When using a standalone LLM, a user submits a request, such as a question, to the LLM, and the LLM responds with an answer based solely on its training data.
In its most basic form, the following steps happen in a RAG application:
- Retrieval: The user’s request is used to query some outside source of information. This might mean querying a vector store, conducting a keyword search over some text, or querying a SQL database. The goal of the retrieval step is to obtain supporting data that helps the LLM provide a useful response.
- Augmentation: The supporting data from the retrieval step is combined with the user’s request, often using a template with additional formatting and instructions to the LLM, to create a prompt.
- Generation: The resulting prompt is passed to the LLM, and the LLM generates a response to the user’s request.
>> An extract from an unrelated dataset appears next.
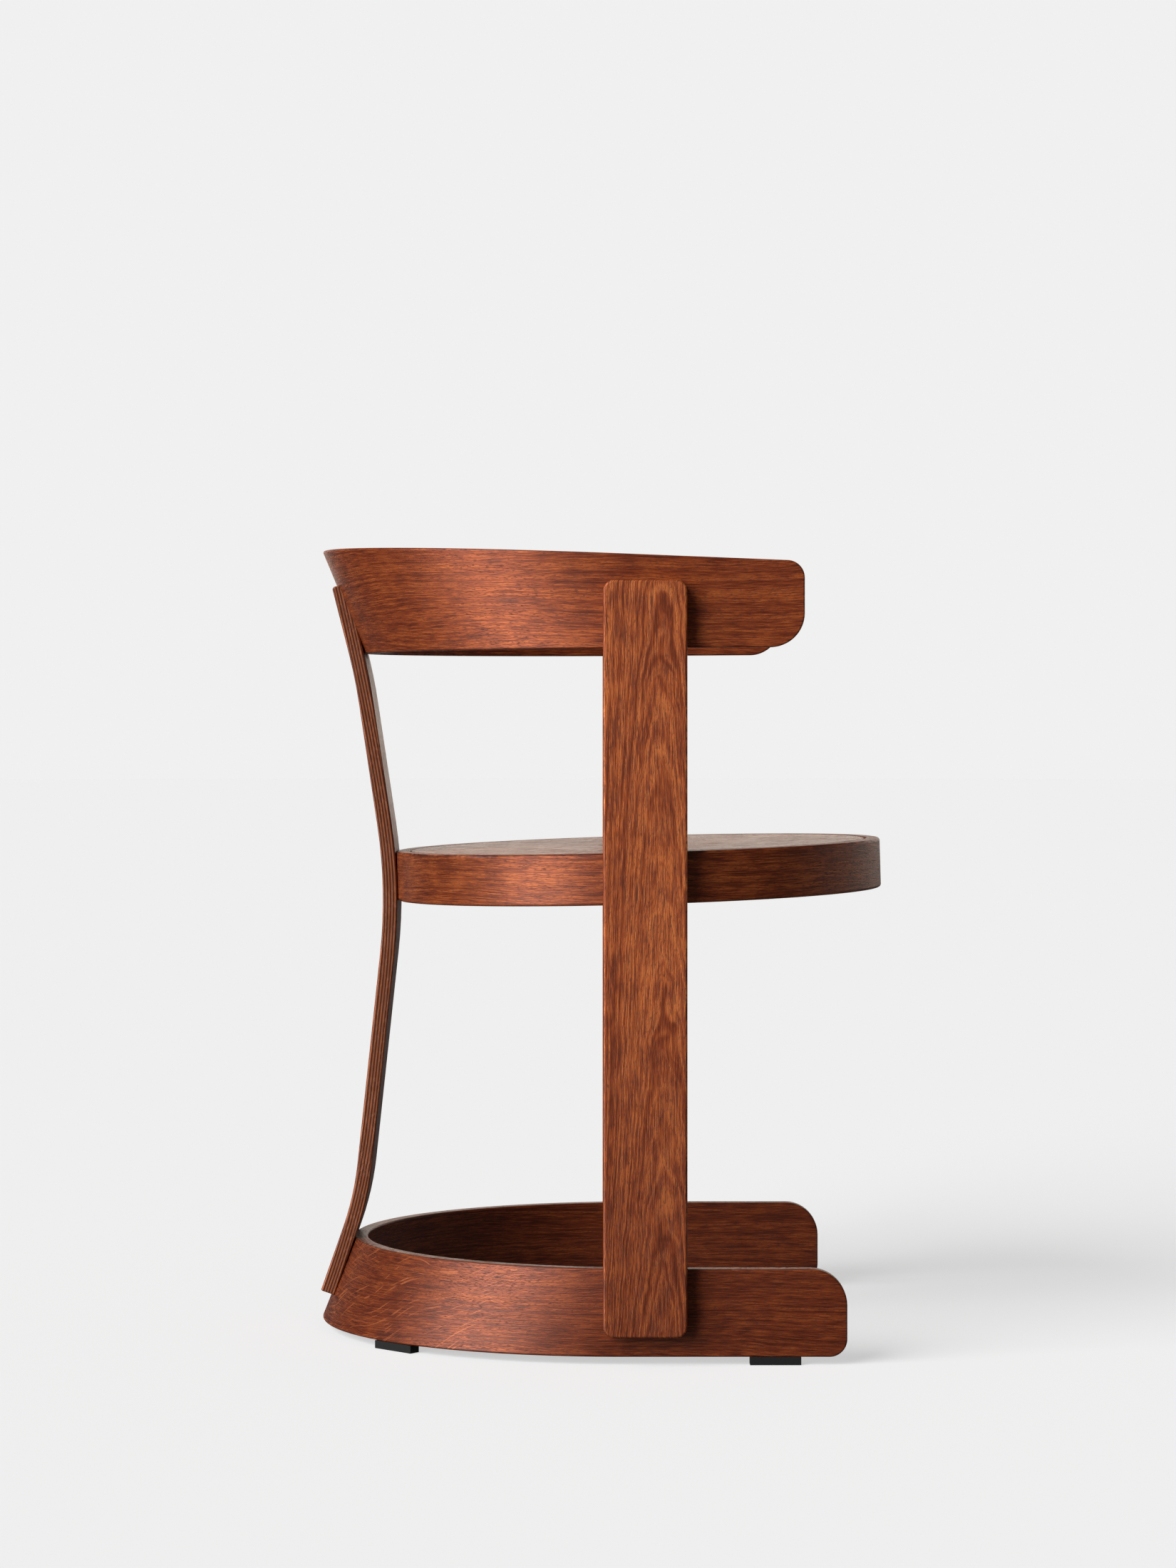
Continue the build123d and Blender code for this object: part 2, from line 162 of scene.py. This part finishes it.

This is a simplified overview of the RAG process, but it’s important to note that implementing a RAG application involves many complex tasks. Preprocessing source data to make it suitable for use in RAG, effectively retrieving data, formatting the augmented prompt, and evaluating the generated responses all require careful consideration and effort. These topics will be covered in greater detail in later sections of this guide.
Why use RAG?
The following table outlines the benefits of using RAG versus a stand-alone LLM:
With an LLM alone | Using LLMs with RAG |
---|---|
No proprietary knowledge: LLMs are generally trained on publicly available data, so they cannot accurately answer questions about a company’s internal or proprietary data. | RAG applications can incorporate proprietary data: A RAG application can supply proprietary documents such as memos, emails, and design documents to an LLM, enabling it to answer questions about those documents. |
Knowledge isn’t updated in real time: LLMs do not have access to information about events that occurred after they were trained. For example, a standalone LLM cannot tell you anything about stock movements today. | RAG applications can access real-time data: A RAG application can supply the LLM with timely information from an updated data source, allowing it to provide useful answers about events past its training cutoff date. |
Lack of citations: LLMs cannot cite specific sources of information when responding, leaving the user unable to verify whether the response is factually correct or a hallucination. | RAG can cite sources: When used as part of a RAG application, an LLM can be asked to cite its sources. |
Lack of data access controls (ACLs): LLMs alone can’t reliably provide different answers to different users based on specific user permissions. | RAG allows for data security/ACLs: The retrieval step can be designed to find only the information that the user has credentials to access, enabling a RAG application to selectively retrieve personal or proprietary information. |
Types of RAG
The RAG architecture can work with two types of supporting data:
Structured data | Unstructured data | |
---|---|---|
Definition | Tabular data arranged in rows and columns with a specific schema, for example, tables in a database. | Data without a specific structure or organization, for example, documents that include text and images or multimedia content such as audio or videos. |
Example data sources | - Customer records in a BI or data warehouse system - Transaction data from a SQL database - Data from application APIs (such as SAP, Salesforce, and so on) |
- Customer records in a BI or data warehouse system - Transaction data from a SQL database - Data from application APIs (such as SAP, Salesforce, and so on) - PDFs - Google or Microsoft Office documents - Wikis - Images - Videos |
Your choice of data for RAG depends on your use case. The remainder of the tutorial focuses on RAG for unstructured data.